▶ [Instruction] Copy out the line that contains "in imported if", the line that contains "v in camera.location])", and every line between them, exactly, and nothing else.

▶ [Given data]
>>>>>

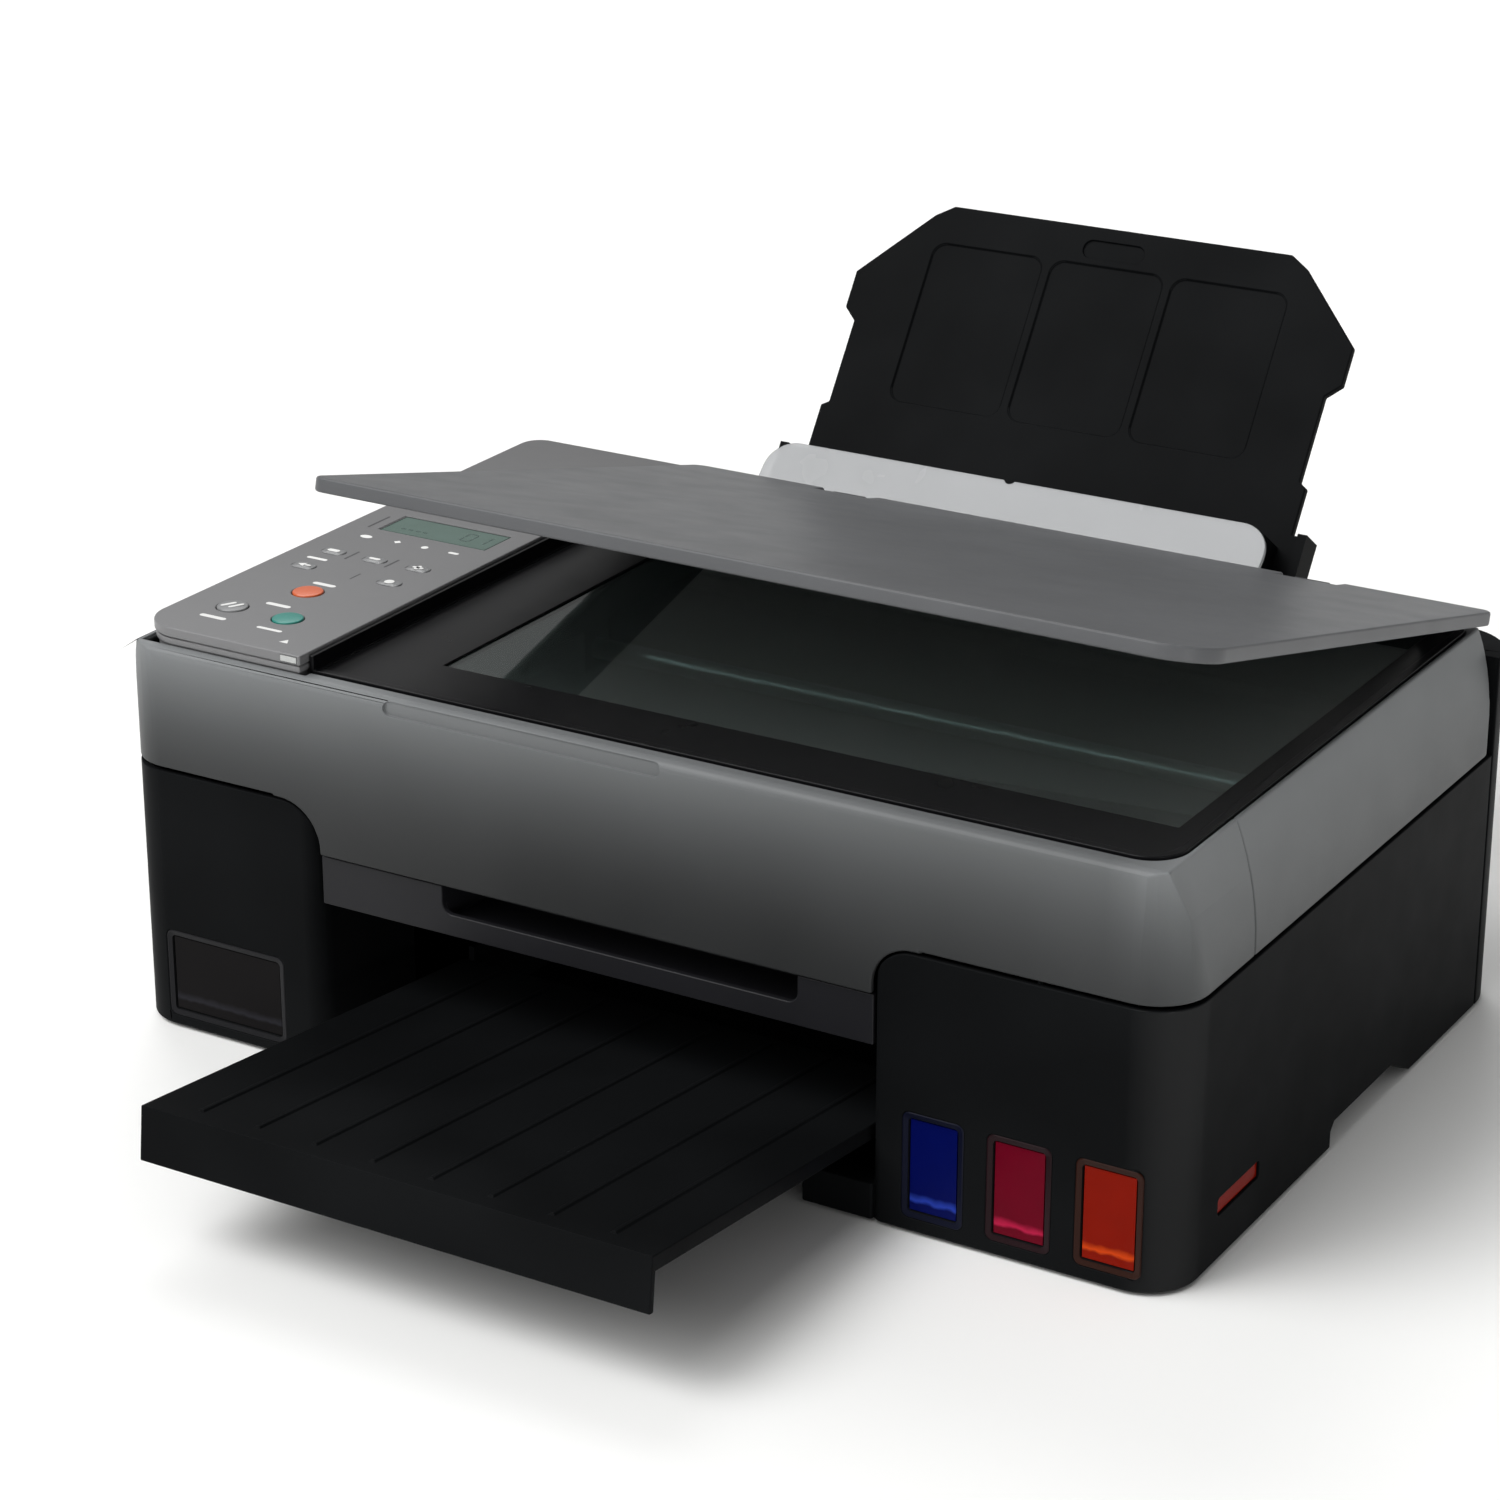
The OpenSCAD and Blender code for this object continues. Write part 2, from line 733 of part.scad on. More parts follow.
module left_paper_guide() {
    color("#26282b") mirror([1, 0, 0]) paper_guide();
}

module right_paper_guide() {
    color("#26282b") paper_guide();
}

module feed_slot_cover() {
    color("#8b8d8f", 0.6) translate([0, slot_y, slot_z]) rotate([-slot_lean, 0, 0]) {
        difference() {
            carry_y(-1, 1) {
                round_rect(-114.6, 114.6, 1, 31, 13);
                translate([-114.6, 0]) square([229.2, 16]);
            }
            rod_y(-3, -2, 2, 32, 2.5);
        }
        rod_x(-114.8, 114.8, 0, 0, 2.4);
        rod_x(-124.5, 124.5, 0, 0, 1.5);
    }
}

// ---- output tray ----
module output_tray() {
    color("#141516") tray_frame() {
        box(-104, 104, 0, 195, -2.5, 0);
        for (x = [-104, 101.5]) box(x, x + 2.5, 0, 195, -6, 0);
        box(-104, 104, 0, 2.5, -20.5, 0);
        for (x = [-84 : 24 : 84]) box(x - 1, x + 1, 8, 190, -0.5, 0.8);
    }
}

// ---- scanner unit ----
module scanner_case() {
    color(grey) {
        difference() {
            union() {
                difference() {
                    unit_form(0, split_z + seam, scanner_top);
                    unit_form(wall, 60, scanner_top - wall);
                }
                // front fascia reaching down between the blocks
                intersection() {
                    unit_form(0, lip_z, split_z + seam + 1);
                    box(block_l - 20, block_r + 18, -half_d - 1, -half_d + wall, lip_z, 120);
                }
            }
            carry_y(-half_d - 1, -half_d + 10) blocks_front(0.9);
            // opening for the platen frame and the control panel
            translate([0, 0, 152]) linear_extrude(18) platen_plan(-slack);
            box(-212, -136, -146, 118.8, 152, 170);
            // shallow finger recess under the cover's front edge
            carry_y(-half_d - 1, -half_d + 1.2) round_rect(-98, 20, 150.5, 155.8, 2.5);
            // fine groove where the front moulding meets the right side
            box(half_w - 12, half_w + 1, -95.2, -94.8, split_z, scanner_top + 1);
        }
        // ears and pins of the document cover's hinges
        for (x = hinge_x) {
            for (s = [-1, 1]) {
                box(x + s * 9.5 - 1.5, x + s * 9.5 + 1.5, 119.6, 122.9, scanner_top - 1, cover_z);
                rod_x(x + s * 9.5 - 1.5, x + s * 9.5 + 1.5, cover_y, cover_z, 2.4);
            }
            rod_x(x - 9, x + 9, cover_y, cover_z, 1.3 - fit);
        }
        // knuckles of the unit's own hinges
        for (x = unit_hinge_x) difference() {
            union() {
                box(x - 7, x + 7, scanner_back - 1, unit_y, unit_z - 2, unit_z + 2);
                rod_x(x - 7, x + 7, unit_y, unit_z, 3.4);
            }
            rod_x(x - 8, x + 8, unit_y, unit_z, 1.6);
        }
    }
}

module scanner_lower_case() {
    color("#1e1f21") {
        difference() {
            translate([0, 0, 109.2]) linear_extrude(8.5) plan(2.8, 120.2, 5);
            translate([0, 0, 111.4]) linear_extrude(20) plan(5, 118, 4);
        }
        // saddles of the scan rail
        for (x = [-132, 212]) difference() {
            box(x - 3, x + 3, -10, 4, 110, 133);
            rod_x(x - 4, x + 4, scan_y, scan_z, scan_r);
        }
    }
}

// outline of the platen frame, drawn in by t: square on the left, round on the right
module platen_plan(t) {
    x1 = 211.5 - t;
    y0 = -142.6 + t;
    y1 = 118.5 - t;
    r0 = 14 - t;
    r1 = 6 - t;
    translate([-136.6 + t, y0]) square([x1 + 136.6 - t - r0, y1 - y0]);
    translate([x1 - r0 - 1, y0 + r0]) square([r0 + 1, y1 - r1 - y0 - r0]);
    translate([x1 - r0 - 1, y0 + r0]) square([r0 + 1 - r1, y1 - y0 - r0]);
    translate([x1 - r0, y0 + r0]) circle(r0);
    translate([x1 - r1, y1 - r1]) circle(r1);
}

module platen_frame() {
    color("#131416") {
        difference() {
            translate([0, 0, 152.2]) linear_extrude(5.8) platen_plan(0);
            translate([0, 0, 157.2]) linear_extrude(5) platen_plan(3.4);
            box(glass[0], glass[1], glass[2], glass[3], 150, 160);
            box(glass[0] - 3, glass[1] + 3, glass[2] - 3, glass[3] + 3, 150, 156.5);
        }
        box(-136.6, -134.8, -142.6, 118.5, 152.2, 163.4);
    }
}

module platen_glass() {
    color("#3c4a48", 0.5) box(glass[0] - 2.7, glass[1] + 2.7, glass[2] - 2.7, glass[3] + 2.7, 153.9, 156.4);
}

module scan_carriage() {
    color("#2b2d30") difference() {
        union() {
            box(-122, -100, -108, 101, 138, 151.8);
            box(-120, -102, -12, 6, 119, 139);
        }
        rod_x(-123, -99, scan_y, scan_z, scan_r + fit);
        box(-114, -108, -106, 99, 150.4, 153);
    }
}

module scan_rail() {
    color("#b8bcc0") rod_x(-136, 216, scan_y, scan_z, scan_r - 0.02);
}

// outline of the control panel, drawn in by t
module panel_plan(t) {
    x0 = -213 + t;
    x1 = -137.2 - t;
    y0 = -147.6 + t;
    y1 = 119 - t;
    r0 = 16 - t;
    r1 = 9 - t;
    translate([x0 + r0, y0]) square([x1 - x0 - r0, r0]);
    translate([x0, y0 + r0]) square([x1 - x0, y1 - r1 - y0 - r0]);
    translate([x0 + r1, y1 - r1]) square([x1 - x0 - r1, r1]);
    translate([x0 + r0, y0 + r0]) circle(r0);
    translate([x0 + r1, y1 - r1]) circle(r1);
}

module control_panel() {
    color("#6a6a6a") difference() {
        union() {
            translate([0, 0, panel_top - 3.9]) linear_extrude(3.9) panel_plan(0);
            translate([0, 0, scanner_top + 0.5]) linear_extrude(2.5) panel_plan(0.5);
            translate([0, 0, 153]) linear_extrude(8) panel_plan(1.6);
        }
        translate([0, 0, 150]) linear_extrude(10.6) panel_plan(3.6);
        box(display[0], display[1], display[2], display[3], panel_top - 1.2, panel_top + 1);
        box(-146.2, -138.4, -150, -144.4, panel_top - 3.4, panel_top - 0.6);
        for (p = concat([stop_at, colour_at, black_at])) rod_z(p[0], p[1], 150, 170, 6.3);
        for (p = menu_keys) round_box(p[0] - 5.3, p[0] + 5.3, p[1] - 3.3, p[1] + 3.3, 150, 170, 3.2);
    }
}

module display_window() {
    color("#6f9d92")
        box(display[0] + 0.3, display[1] - 0.3, display[2] + 0.3, display[3] - 0.3, panel_top - 1.1, panel_top - 0.2);
}

module alarm_lamp_window() {
    color("#b8b4a8") box(-145.9, -138.7, -147.8, -144.6, panel_top - 3.1, panel_top - 0.9);
}

module round_key(p) {
    rod_z(p[0], p[1], 158.4, panel_top + 0.7, 6);
    rod_z(p[0], p[1], 158.4, 160.2, 7.4);
}

module stop_key() {
    color("#c8643c") round_key(stop_at);
}

module colour_start_key() {
    color("#2f7f76") round_key(colour_at);
}

module black_start_key() {
    color("#c9c9c9") round_key(black_at);
}

module menu_key(p) {
    color("#3a3b3d") {
        round_box(p[0] - 5, p[0] + 5, p[1] - 3, p[1] + 3, 158.4, panel_top + 0.6, 2.9);
        round_box(p[0] - 6.4, p[0] + 6.4, p[1] - 4.4, p[1] + 4.4, 158.4, 160.2, 3);
    }
}

// ---- document cover ----
// outline of the closed cover, drawn in by t, with its large front right corner
module cover_plan(t, y0, y1) {
    intersection() {
        round_rect(-134 + t, 219 - t, y0 + t, y1 - t, 6 - t / 2);
        union() {
            translate([-140, y0 - 5]) square([339, 300]);
            translate([190, y0 + 20]) square([40, 280]);
            translate([199, y0 + 20]) circle(20 - t);
        }
    }
}

module document_cover() {
    y0 = -half_d + 0.5;
    y1 = scanner_back + 0.8;
    z0 = cover_z - 2;
    z1 = z0 + cover_t;
    color(grey) cover_frame() difference() {
        translate([0, 0, z0]) linear_extrude(cover_t) cover_plan(0, y0, y1);
        translate([0, 0, z0 - 1]) linear_extrude(cover_t - 1.2) cover_plan(2.2, y0, y1);
        for (x = hinge_x) box(x - 12.5, x + 12.5, 114.5, 130, 150, 170);
    }
}

module cover_pad() {
    color("#e9e9e6") cover_frame()
        round_box(glass[0] + 1.5, glass[1] - 1.5, glass[2] + 1.5, glass[3] - 1.5, 157, cover_z + 1.3, 3);
}

module cover_hinges() {
    color("#2a2b2d") cover_frame() for (x = hinge_x) difference() {
        union() {
            box(x - 7, x + 7, 105.5, cover_y, cover_z - 1.4, cover_z + 1.3);
            rod_x(x - 7, x + 7, cover_y, cover_z, 2.9);
        }
        rod_x(x - 8, x + 8, cover_y, cover_z, 1.3);
    }
}

base_pan();
left_side_cover();
right_side_cover();
rear_housing();
front_chin();
rubber_feet();
case_screws();
black_ink_tank();
cyan_ink_tank();
magenta_ink_tank();
yellow_ink_tank();
ink_tank_caps();
engine_frame();
print_platen();
carriage_rail();
carriage_belt();
carriage_motor();
feed_motor();
cap_unit();
main_board();
power_supply();
maintenance_cartridge();
rear_tray();
print_carriage();
black_print_head();
colour_print_head();
belt_drive_pulley();
belt_idler_pulley();
pickup_roller();
line_feed_roller();
pinch_rollers();
idler_gear();
output_roller();
star_wheels();
feed_motor_pinion();
scanner_case();
scanner_lower_case();
platen_frame();
platen_glass();
scan_carriage();
scan_rail();
control_panel();
display_window();
alarm_lamp_window();
stop_key();
colour_start_key();
black_start_key();
menu_key(menu_keys[0]);  // menu_key_1
menu_key(menu_keys[1]);  // menu_key_2
menu_key(menu_keys[2]);  // menu_key_3
menu_key(menu_keys[3]);  // menu_key_4
menu_key(menu_keys[4]);  // menu_key_5
document_cover();
cover_pad();
cover_hinges();
paper_support();
left_paper_guide();
right_paper_guide();
feed_slot_cover();
output_tray();
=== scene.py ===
# %% [markdown]
# # An inkjet printer with refillable ink tanks
# The printer stands as in use: document cover part open, paper support raised, output tray out.
# Its parts come from a packed CAD model and keep their places. Here they get finishes, soft
# edges, raised key caps, printed marks, ink windows and light.

# %% Load the fixed frame
import bpy
import bmesh
import json
import math
import numpy as np
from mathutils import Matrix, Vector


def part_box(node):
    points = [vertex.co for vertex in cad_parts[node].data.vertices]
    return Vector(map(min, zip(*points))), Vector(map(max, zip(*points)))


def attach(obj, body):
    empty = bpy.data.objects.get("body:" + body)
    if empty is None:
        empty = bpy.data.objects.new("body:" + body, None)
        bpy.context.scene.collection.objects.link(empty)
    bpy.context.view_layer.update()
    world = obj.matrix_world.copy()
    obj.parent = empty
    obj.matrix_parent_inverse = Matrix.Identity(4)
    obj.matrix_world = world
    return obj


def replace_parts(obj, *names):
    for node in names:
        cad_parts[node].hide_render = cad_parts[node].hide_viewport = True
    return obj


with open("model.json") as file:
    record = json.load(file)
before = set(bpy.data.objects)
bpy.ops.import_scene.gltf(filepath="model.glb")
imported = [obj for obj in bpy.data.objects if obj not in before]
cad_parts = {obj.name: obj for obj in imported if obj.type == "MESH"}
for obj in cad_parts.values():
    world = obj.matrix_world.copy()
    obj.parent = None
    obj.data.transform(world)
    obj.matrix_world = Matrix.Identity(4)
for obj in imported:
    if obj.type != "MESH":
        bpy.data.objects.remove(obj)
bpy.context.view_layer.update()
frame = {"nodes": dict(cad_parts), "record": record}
parts = frame["nodes"]
body_of_part = {p: b for b, ps in frame["record"]["behaviour"]["bodies"].items() for p in ps}


def box_of(part_name):
    """Lowest and highest corner of a CAD part at rest, as arrays in metres."""
    return [np.array([float(v) for v in corner]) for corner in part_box(part_name)]


# %% [markdown]
# ## Camera
# The printer is seen from the front right and from above, through a long lens, so its upright
# edges stay nearly parallel. The camera is placed on a circle around a point inside the case,
# which makes the angle easy to read: 31 degrees to the right, 21.8 degrees up.

# %% Camera
aim = np.array([-0.0338, 0.0, 0.0984])
turn, rise, reach = math.radians(30.964), math.radians(21.790), 1.5728
back = np.array([math.sin(turn) * math.cos(rise), -math.cos(turn) * math.cos(rise), math.sin(rise)])
camera = bpy.data.objects.new("camera", bpy.data.cameras.new("camera"))
camera.data.sensor_width = 36.0
camera.data.lens = 4052.2 / 1500 * 36.0
camera.location = aim + reach * back
camera.rotation_euler = (math.pi / 2 - rise, 0.0, turn)
bpy.context.scene.collection.objects.link(camera)
bpy.context.scene.camera = camera
print("lens", round(camera.data.lens, 2), "mm at", [round(v, 3) for v in camera.location])

# %% [markdown]
# ## Shader maths as Python
# A finish is easier to read as a formula than as a chain of nodes. The class Wire holds one
# output socket, and arithmetic on it adds Math nodes. The class Finish makes one material and
# has one method, node, that adds any kind of node: settings first, then values or links.

# %% Wire
class Wire:
    """One output socket. +, -, *, / on it add Math nodes, and numbers may stand on either side."""

    def __init__(self, finish, socket):
        self.finish, self.socket = finish, socket

    def __add__(self, other): return self.finish.maths("ADD", self, other)
    def __radd__(self, other): return self.finish.maths("ADD", other, self)
    def __sub__(self, other): return self.finish.maths("SUBTRACT", self, other)
    def __rsub__(self, other): return self.finish.maths("SUBTRACT", other, self)
    def __mul__(self, other): return self.finish.maths("MULTIPLY", self, other)
    def __rmul__(self, other): return self.finish.maths("MULTIPLY", other, self)
    def __truediv__(self, other): return self.finish.maths("DIVIDE", self, other)
    def __rtruediv__(self, other): return self.finish.maths("DIVIDE", other, self)


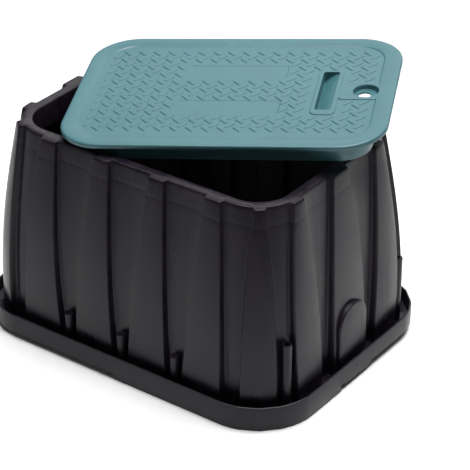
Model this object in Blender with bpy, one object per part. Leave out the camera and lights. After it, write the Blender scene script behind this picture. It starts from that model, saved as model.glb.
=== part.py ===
# In-ground valve box with a drop-in tread lid, shown with the lid lying askew on the open rim.
# The box is one moulding: a rim, bulging corrugated walls, a shelf and an outer lip.
import bpy
import bmesh
from math import asin, cos, radians, sin

MM = 0.001

# Heights of the box above the ground
RIM_HEIGHT = 305 * MM
BAND_FOOT = 270 * MM            # the straight band under the rim ends here, inside
FULL_BULGE_HEIGHT = 40 * MM     # below this the walls run straight down
SHELF_TOP = 16 * MM
SHELF_UNDERSIDE = 12 * MM
LIP_HEIGHT = 35.5 * MM

# Plan sizes, as half lengths along X and Y with a corner radius
OPENING = (204 * MM, 134.75 * MM, 45.6 * MM)
WALL_AT_RIM = (219 * MM, 150 * MM, 61 * MM)
WALL_AT_FOOT = (237.5 * MM, 173.5 * MM, 65 * MM)
LIP_OUTSIDE = (264 * MM, 198 * MM, 90 * MM)
LIP_THICKNESS = 3.8 * MM
WALL_THICKNESS = 4.5 * MM

# Corrugation lobes: centre along the wall and half width, each at the rim and at the foot
LOBE_DEPTH_AT_RIM = 7.5 * MM
LOBE_DEPTH_AT_FOOT = 10.5 * MM
LOBE_STEP_RUN = 1.7 * MM
END_MIDDLE_LOBE = ((0, 0), (17 * MM, 36 * MM))
END_OUTER_LOBE = ((93 * MM, 90.8 * MM), (10 * MM, 26.8 * MM))
CORNER_LOBE = ((radians(53), radians(53)), (7.2 * MM, 21.6 * MM))
LOBE_PITCH = 90 * MM
LONG_LOBE = (12 * MM, 31.2 * MM)

# Heights where the wall has a ring of points, from below the rim to above the shelf
WALL_LEVELS = [level * MM for level in (285, 262, 235, 205, 172, 136, 98, 64, 40)]

# Steps under the lip, which interlock with a second box turned half round
LIP_STEP_LONG = 7.7 * MM
LIP_STEP_END = 11 * MM
LIP_STEP_MIDDLE = 6.8 * MM
LIP_STEP_NOTCH = 10 * MM

# Break-away arch panels in the end walls
ARCH_HALF_WIDTH = 33 * MM
ARCH_FOOT = 20 * MM
ARCH_TOP = 114 * MM
ARCH_GAP = 0.4 * MM
ARCH_MIDDLE = 3 * MM             # to the +Y side on the +X wall, to the -Y side on the other
ARCH_PANEL_FACE = 252.5 * MM
ARCH_PANEL_BACK = 238.6 * MM
ARCH_CUT = (238.2 * MM, 258 * MM)

# Small uprights on the shelf
POST_RADIUS = 6.5 * MM
POST_TOP = 64 * MM
POST_OUTWARD = 6 * MM
TUBE_RADIUS = 7.2 * MM
TUBE_BORE = 3.8 * MM
TUBE_TOP = 115.5 * MM
TUBE_FLOOR = 24 * MM
TUBE_ANGLE = radians(21.5)
TUBE_OUTWARD = 4.5 * MM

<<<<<

▶ [Response to the exercise]
cad_parts = {obj.name: obj for obj in imported if obj.type == "MESH"}
for obj in cad_parts.values():
    world = obj.matrix_world.copy()
    obj.parent = None
    obj.data.transform(world)
    obj.matrix_world = Matrix.Identity(4)
for obj in imported:
    if obj.type != "MESH":
        bpy.data.objects.remove(obj)
bpy.context.view_layer.update()
frame = {"nodes": dict(cad_parts), "record": record}
parts = frame["nodes"]
body_of_part = {p: b for b, ps in frame["record"]["behaviour"]["bodies"].items() for p in ps}


def box_of(part_name):
    """Lowest and highest corner of a CAD part at rest, as arrays in metres."""
    return [np.array([float(v) for v in corner]) for corner in part_box(part_name)]


# %% [markdown]
# ## Camera
# The printer is seen from the front right and from above, through a long lens, so its upright
# edges stay nearly parallel. The camera is placed on a circle around a point inside the case,
# which makes the angle easy to read: 31 degrees to the right, 21.8 degrees up.

# %% Camera
aim = np.array([-0.0338, 0.0, 0.0984])
turn, rise, reach = math.radians(30.964), math.radians(21.790), 1.5728
back = np.array([math.sin(turn) * math.cos(rise), -math.cos(turn) * math.cos(rise), math.sin(rise)])
camera = bpy.data.objects.new("camera", bpy.data.cameras.new("camera"))
camera.data.sensor_width = 36.0
camera.data.lens = 4052.2 / 1500 * 36.0
camera.location = aim + reach * back
camera.rotation_euler = (math.pi / 2 - rise, 0.0, turn)
bpy.context.scene.collection.objects.link(camera)
bpy.context.scene.camera = camera
print("lens", round(camera.data.lens, 2), "mm at", [round(v, 3) for v in camera.location])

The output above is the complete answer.